An MILP Approach for Real-time Optimal Controller Synthesis with Metric Temporal Logic Specifications
This work addresses the challenge of real-time optimal control for systems with non-deterministic environments, offering a method to handle complex specifications, but it appears incremental as it builds on existing MILP and MTL frameworks.
The paper tackles the problem of synthesizing reactive controllers for systems with complex timing and safety requirements using Metric Temporal Logic specifications, and presents a Mixed-Integer Linear Programming (MILP) approach to find valid trajectories while avoiding exponential complexity, with experimental results applied to mobile robot path planning in dynamic environments.

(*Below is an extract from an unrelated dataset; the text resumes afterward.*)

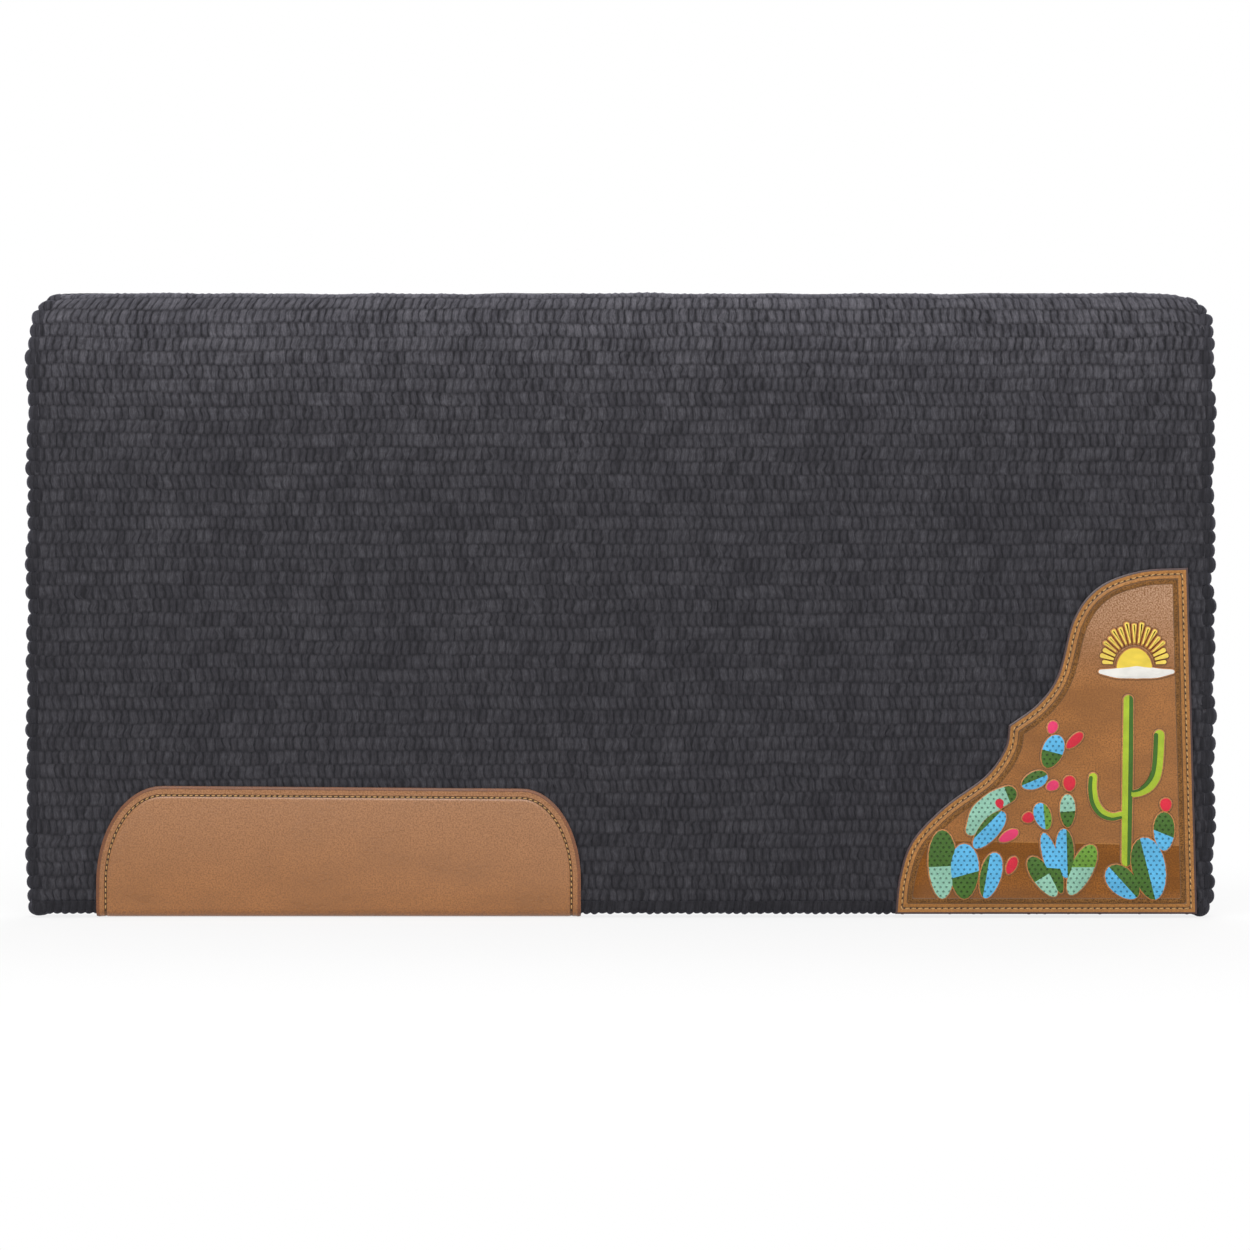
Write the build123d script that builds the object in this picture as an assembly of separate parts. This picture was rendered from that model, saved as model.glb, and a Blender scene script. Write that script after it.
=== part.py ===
from build123d import *
import os
from math import cos, pi, radians, sin

# A woven wool saddle pad, folded once along its spine, with leather sewn to each side.
# X runs along the spine, with the front of the pad at -X. The near side faces -Y, and +Z is up.
# The origin is the underside of the fold, midway along the spine, where the pad hangs.

# Driving dimensions, in millimetres
pad_length = 864.0
side_drop = 452.0
layer_thickness = 8.5
fold_inner_radius = 4.0
front_corner_radius = 9.0
rear_corner_radius = 16.0
border_rounding = 3.4

face_thickness = 1.8
row_pitch = 10.1
fold_rows = 4
cord_gap = 1.0
fold_cord_play = 0.15
selvage_width = 9.0
hem_height = 8.0
flap_clearance = 0.3

wear_from_front = 51.0
wear_length = 352.0
wear_front_height = 93.0
wear_rear_height = 91.0
wear_front_curve_length = 48.0
wear_front_curve_height = 70.0
wear_rear_curve_length = 43.0
wear_rear_curve_height = 66.0
wear_thickness = 2.2
wear_back_thickness = 1.8
wear_stitch_inset = 6.5

corner_from_rear = 13.5
corner_width = 219.0
corner_height = 251.5
corner_top_lean = 6.5
corner_drawn_width = 215.0
corner_drawn_height = 251.5
corner_thickness = 2.6
corner_stitch_inset = 5.0

thread_width = 1.0
thread_height = 0.7
thread_sink = 0.1
wear_fold_fillet_share = 0.8
spline_spans = 12

# Sizes that follow from them
fold_outer_radius = fold_inner_radius + layer_thickness
fold_z = -fold_inner_radius
hem_z = fold_z + fold_outer_radius - side_drop
flap_top_z = fold_z - flap_clearance
flap_height = flap_top_z - hem_z
front_x = -pad_length / 2
rear_x = pad_length / 2
weave_front_x = front_x + selvage_width
weave_rear_x = rear_x - selvage_width
weave_bottom_z = hem_z + hem_height
weave_height = flap_top_z - weave_bottom_z
cord_thickness = layer_thickness - 2 * face_thickness
cord_radius = cord_thickness / 2
cord_circle_radius = fold_inner_radius + face_thickness + cord_radius
flap_rows = max(1, round(weave_height / row_pitch))
row_spacing = weave_height / flap_rows
cord_height = row_spacing - cord_gap

wear_front_x = front_x + wear_from_front
wear_rear_x = wear_front_x + wear_length
corner_rear_x = rear_x - corner_from_rear

# The near side's two faces, and the outer faces of its leathers
outer_y = -fold_outer_radius
inner_y = -fold_inner_radius
wear_outer_y = outer_y - wear_thickness
wear_back_y = inner_y + wear_back_thickness
corner_outer_y = outer_y - corner_thickness


def box(x_range, y_range, z_range):
    """A box between two values on each axis."""
    lows, highs = zip(x_range, y_range, z_range)
    sizes = [high - low for low, high in zip(lows, highs)]
    return Pos(*lows) * Box(*sizes, align=(Align.MIN, Align.MIN, Align.MIN))


def upright_plane(y):
    """A sketch plane that faces the near side: its x runs to the rear and its y runs up."""
    return Plane(origin=(0, y, 0), x_dir=(1, 0, 0), z_dir=(0, -1, 0))


def plate(outline, y_from, y_to):
    """A flat sheet of an upright outline, from y_from outwards to y_to, which is further to -Y."""
    return extrude(upright_plane(y_from) * outline, amount=y_from - y_to)


def along_x(section, x_from, x_to):
    """A section in the YZ plane, run along the pad from x_from to x_to."""
    start = Plane(origin=(x_from, 0, 0), x_dir=(0, 1, 0), z_dir=(1, 0, 0))
    return extrude(start * section, amount=x_to - x_from)


# The woven side, which hangs from the fold


def flap_outline():
    """The side's outline: square at the fold, with rounded corners at the hem."""
    middle = Pos((front_x + rear_x) / 2, hem_z + flap_height / 2)
    square = middle * Rectangle(pad_length, flap_height)
    front_low = square.vertices().sort_by(Axis.Y)[:2].sort_by(Axis.X)[0]
    rounded = fillet(front_low, front_corner_radius)
    rear_low = rounded.vertices().sort_by(Axis.X)[-2:].sort_by(Axis.Y)[0]
    return fillet(rear_low, rear_corner_radius)


def runs_through(edge):
    """True for an edge that runs from one face of the side to the other."""
    along = edge.tangent_at(0.5)
    return abs(along.Y) > max(abs(along.X), abs(along.Z))


def rounded_flap():
    """The whole side as one block whose free edges are rounded, to be shared out among its pieces."""
    block = plate(flap_outline(), inner_y, outer_y)
    free = [
        edge
        for edge in block.edges()
        if edge.center().Z < flap_top_z - flap_clearance and not runs_through(edge)
    ]
    return fillet(free, border_rounding)


def weave_face(y_from, y_to):
    """One woven face: the sheet of warp yarns over the weft cords, between selvages and above the hem."""
    return box((weave_front_x, weave_rear_x), (y_from, y_to), (weave_bottom_z, flap_top_z))


def weft_cords():
    """The thick cords that the two faces are woven round, one for each row."""
    middle_y = (outer_y + inner_y) / 2
    section = Rot(0, 0, 90) * SlotOverall(cord_height, cord_thickness)
    cords = []
    for row in range(flap_rows):
        z = weave_bottom_z + (row + 0.5) * row_spacing
        cords.append(along_x(Pos(middle_y, z) * section, weave_front_x, weave_rear_x))
    return Compound(children=cords)


def selvage(block, x_range):
    """The woven end of the side, where the weft turns back."""
    return block & box(x_range, (2 * outer_y, 0), (2 * hem_z, 0))


def bottom_hem(block):
    """The twined hem that closes the bottom edge, between the selvages."""
    return block & box((weave_front_x, weave_rear_x), (2 * outer_y, 0), (2 * hem_z, weave_bottom_z))


# The fold along the spine


def half_ring(outer_radius, inner_radius, x_from, x_to):
    """Half a tube over the fold, open downwards."""
    ring = Circle(outer_radius) - Circle(inner_radius)
    upper = ring & Pos(0, outer_radius) * Rectangle(3 * outer_radius, 2 * outer_radius)
    return along_x(Pos(0, fold_z) * upper, x_from, x_to)


def fold_cords():
    """The weft cords that lie round the fold."""
    cords = []
    for row in range(fold_rows):
        angle = radians(180 * (row + 0.5) / fold_rows)
        centre = (cord_circle_radius * cos(angle), fold_z + cord_circle_radius * sin(angle))
        section = Pos(*centre) * Circle(cord_radius - fold_cord_play)
        cords.append(along_x(section, weave_front_x, weave_rear_x))
    return Compound(children=cords)


def fold_selvage(x_from, x_to, free_x):
    """The woven end of the fold, with its free rim rounded."""
    ring = half_ring(fold_outer_radius, fold_inner_radius, x_from, x_to)
    circles = ring.edges().filter_by(GeomType.CIRCLE)
    rims = [edge for edge in circles if abs(edge.center().X - free_x) < selvage_width / 2]
    return fillet(rims, border_rounding)


# The leathers, and the thread that holds them


def wear_outline(bottom_z, inset=0.0):
    """The wear leather seen from its side, or a line inside it: straight at the bottom, curved at each end."""
    front_end = wear_front_x + inset
    rear_end = wear_rear_x - inset
    front_centre = (
        wear_front_x + wear_front_curve_length,
        hem_z + wear_front_height - wear_front_curve_height,
    )
    rear_centre = (
        wear_rear_x - wear_rear_curve_length,
        hem_z + wear_rear_height - wear_rear_curve_height,
    )
    front_radii = (wear_front_curve_length - inset, wear_front_curve_height - inset)
    rear_radii = (wear_rear_curve_length - inset, wear_rear_curve_height - inset)
    front_curve = EllipticalCenterArc(front_centre, *front_radii, 90)
    rear_curve = EllipticalCenterArc(rear_centre, *rear_radii, 0)
    top = Line(rear_curve @ 1, front_curve @ 0)
    front_side = Line(front_curve @ 1, (front_end, bottom_z))
    bottom = Line((front_end, bottom_z), (rear_end, bottom_z))
    rear_side = Line((rear_end, bottom_z), rear_curve @ 0)
    return make_face([rear_curve, top, front_curve, front_side, bottom, rear_side])


def wear_stitch_line():
    """The wear leather's row of stitches: inside its ends and top, and down to its folded bottom."""
    wide = wear_outline(hem_z + thread_width, wear_stitch_inset - thread_width / 2)
    narrow = wear_outline(hem_z, wear_stitch_inset + thread_width / 2)
    return wide - narrow


def wear_leather():
    """One piece of leather, folded round the hem, with a leaf on each face of the side."""
    outline = wear_outline(hem_z)
    front_leaf = plate(outline, outer_y, wear_outer_y)
    back_leaf = plate(outline, wear_back_y, inner_y)
    under = box(
        (wear_front_x, wear_rear_x), (wear_outer_y, wear_back_y), (hem_z - wear_thickness, hem_z)
    )
    leather = front_leaf + back_leaf + under
    low_edges = [
        edge for edge in leather.edges().filter_by(Axis.X) if edge.center().Z < hem_z - wear_thickness / 2
    ]
    rounded = fillet(low_edges, wear_back_thickness * wear_fold_fillet_share)
    return rounded - wear_thread_space()


def wear_thread_space():
    """The grooves that the wear leather's thread lies in, one on each leaf."""
    line = wear_stitch_line()
    depth = thread_height + thread_sink
    outside = plate(line, wear_outer_y + depth, wear_outer_y)
    inside = plate(line, wear_back_y, wear_back_y - depth)
    return outside + inside


def wear_stitching():
    """The thread of the wear leather, a little under the surface of each leaf."""
    line = wear_stitch_line()
    outside_y = wear_outer_y + thread_sink
    inside_y = wear_back_y - thread_sink
    outside = plate(line, outside_y + thread_height, outside_y)
    inside = plate(line, inside_y, inside_y - thread_height)
    return Compound(children=[outside, inside])


def corner_outline():
    """The decorated corner leather: a tall shoulder, a small point, and a long sweep to the hem."""
    width_share = corner_width / corner_drawn_width
    height_share = corner_height / corner_drawn_height

    def place(inward, up):
        return (corner_rear_x - inward * width_share, hem_z + up * height_share)

    top = (corner_rear_x - corner_top_lean, hem_z + corner_height)
    point = place(134, 137)
    toe = (corner_rear_x - corner_width, hem_z)
    heel = (corner_rear_x, hem_z)
    shoulder_points = [(41, 249), (70, 237.5), (88, 214), (99, 174), (113, 153)]
    sweep_points = [(137, 120), (151, 100), (180, 78), (203, 53), (212, 27)]
    shoulder = Spline([top, *[place(*spot) for spot in shoulder_points], point])
    sweep = Spline([point, *[place(*spot) for spot in sweep_points], toe])
    return make_face([shoulder, sweep, Line(toe, heel), Line(heel, top)])


def inset_outline(outline, inset):
    """The outline moved inwards. Its curves are redrawn as plain splines, which a STEP file keeps."""
    drawn = []
    for edge in offset(outline, amount=-inset).faces()[0].outer_wire().edges():
        if edge.geom_type == GeomType.LINE:
            drawn.append(Line(edge @ 0, edge @ 1))
        else:
            drawn.append(Spline([edge @ (k / spline_spans) for k in range(spline_spans + 1)]))
    return make_face(drawn)


def corner_stitch_line():
    """The corner leather's row of stitches, all the way round inside its edge."""
    outline = corner_outline()
    wide = inset_outline(outline, corner_stitch_inset - thread_width / 2)
    narrow = inset_outline(outline, corner_stitch_inset + thread_width / 2)
    return wide - narrow


def corner_leather():
    """The flat corner leather, with the groove for its thread."""
    depth = thread_height + thread_sink
    groove = plate(corner_stitch_line(), corner_outer_y + depth, corner_outer_y)
    return plate(corner_outline(), outer_y, corner_outer_y) - groove


def corner_stitching():
    """The corner leather's thread: in its groove outside, and on the wool inside."""
    line = corner_stitch_line()
    outside_y = corner_outer_y + thread_sink
    outside = plate(line, outside_y + thread_height, outside_y)
    inside = plate(line, inner_y + thread_height / 2, inner_y)
    return Compound(children=[outside, inside])


def near_side():
    """Every piece of the near side, by name."""
    block = rounded_flap()
    return {
        "outer_weave": weave_face(outer_y, outer_y + face_thickness),
        "inner_weave": weave_face(inner_y - face_thickness, inner_y),
        "weft_cords": weft_cords(),
        "front_selvage": selvage(block, (2 * front_x, weave_front_x)),
        "rear_selvage": selvage(block, (weave_rear_x, 2 * rear_x)),
        "bottom_hem": bottom_hem(block),
        "wear_leather": wear_leather(),
        "wear_stitching": wear_stitching(),
        "corner_leather": corner_leather(),
        "corner_stitching": corner_stitching(),
    }


def spine():
    """Every piece of the fold, by name."""
    outer_back, inner_back = fold_outer_radius - face_thickness, fold_inner_radius + face_thickness
    return {
        "spine_outer_weave": half_ring(fold_outer_radius, outer_back, weave_front_x, weave_rear_x),
        "spine_inner_weave": half_ring(inner_back, fold_inner_radius, weave_front_x, weave_rear_x),
        "spine_weft_cords": fold_cords(),
        "spine_front_selvage": fold_selvage(front_x, weave_front_x, front_x),
        "spine_rear_selvage": fold_selvage(weave_rear_x, rear_x, rear_x),
    }


os.makedirs("parts", exist_ok=True)
nodes = spine()
for piece_name, piece in near_side().items():
    nodes["near_" + piece_name] = piece
    nodes["off_" + piece_name] = mirror(piece, about=Plane.XZ)
for node_name, node in nodes.items():
    export_step(node, f"parts/{node_name}.step")

hinge_offset = (fold_inner_radius + layer_thickness / 2) * pi / 4
print("hinge lines at y = +/-", round(hinge_offset, 3), "and z =", round(fold_z + hinge_offset, 3))
print("rows on a side:", flap_rows, "at", round(row_spacing, 3))
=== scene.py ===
"""A folded saddle pad of ribbed wool.

Each side has a wear leather folded round its hem and a painted leather on its rear corner."""

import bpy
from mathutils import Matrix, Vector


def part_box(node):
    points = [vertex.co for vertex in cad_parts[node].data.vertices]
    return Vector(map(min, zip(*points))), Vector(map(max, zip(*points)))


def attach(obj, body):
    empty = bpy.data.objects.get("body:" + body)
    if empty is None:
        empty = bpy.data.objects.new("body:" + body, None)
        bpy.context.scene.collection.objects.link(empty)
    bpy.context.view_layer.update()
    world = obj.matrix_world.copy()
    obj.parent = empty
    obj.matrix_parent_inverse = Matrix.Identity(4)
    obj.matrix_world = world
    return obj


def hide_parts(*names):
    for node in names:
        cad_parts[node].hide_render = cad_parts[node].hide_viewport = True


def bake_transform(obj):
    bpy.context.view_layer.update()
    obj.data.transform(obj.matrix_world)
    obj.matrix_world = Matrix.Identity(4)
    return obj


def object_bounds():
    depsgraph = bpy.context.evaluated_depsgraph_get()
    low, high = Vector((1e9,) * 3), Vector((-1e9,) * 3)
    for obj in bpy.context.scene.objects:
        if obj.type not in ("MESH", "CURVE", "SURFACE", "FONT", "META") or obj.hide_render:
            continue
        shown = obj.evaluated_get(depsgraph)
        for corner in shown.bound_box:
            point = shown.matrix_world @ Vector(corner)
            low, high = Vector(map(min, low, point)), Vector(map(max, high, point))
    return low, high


bl_info = {
    "name": "Folded Saddle Pad",
    "version": (1, 0, 0),
    "blender": (4, 5, 0),
    "location": "3D View > Sidebar > Saddle Pad",
    "description": "Builds a ribbed wool saddle pad with its wear leathers and its painted corner leathers",
    "category": "Add Mesh",
}

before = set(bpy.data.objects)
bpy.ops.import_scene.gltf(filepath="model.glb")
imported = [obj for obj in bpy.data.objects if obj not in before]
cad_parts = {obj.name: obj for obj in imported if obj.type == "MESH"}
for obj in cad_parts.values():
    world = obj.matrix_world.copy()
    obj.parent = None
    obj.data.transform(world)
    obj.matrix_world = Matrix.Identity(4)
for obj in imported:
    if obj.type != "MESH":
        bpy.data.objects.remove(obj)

import math
from contextlib import contextmanager

import bpy
import numpy as np
from mathutils import Vector
from bpy.props import FloatProperty, FloatVectorProperty, IntProperty, PointerProperty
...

The fundamental idea of this work is to synthesize reactive controllers such that closed-loop execution trajectories of the system satisfy desired specifications that ensure correct system behaviors, while optimizing a desired performance criteria. In our approach, the correctness of a system's behavior can be defined according to the system's relation to the environment, for example, the output trajectories of the system terminate in a goal set without entering an unsafe set. Using Metric Temporal Logic (MTL) specifications we can further capture complex system behaviors and timing requirements, such as the output trajectories must pass through a number of way-points within a certain time frame before terminating in the goal set. Given a Mixed Logical Dynamical (MLD) system and system specifications in terms of MTL formula or simpler reach-avoid specifications, our goal is to find a closed-loop trajectory that satisfies the specifications, in non-deterministic environments. Using an MILP framework we search over the space of input signals to obtain such valid trajectories of the system, by adding constraints to satisfy the MTL formula only when necessary, to avoid the exponential complexity of solving MILP problems. We also present experimental results for planning a path for a mobile robot through a dynamically changing environment with a desired task specification.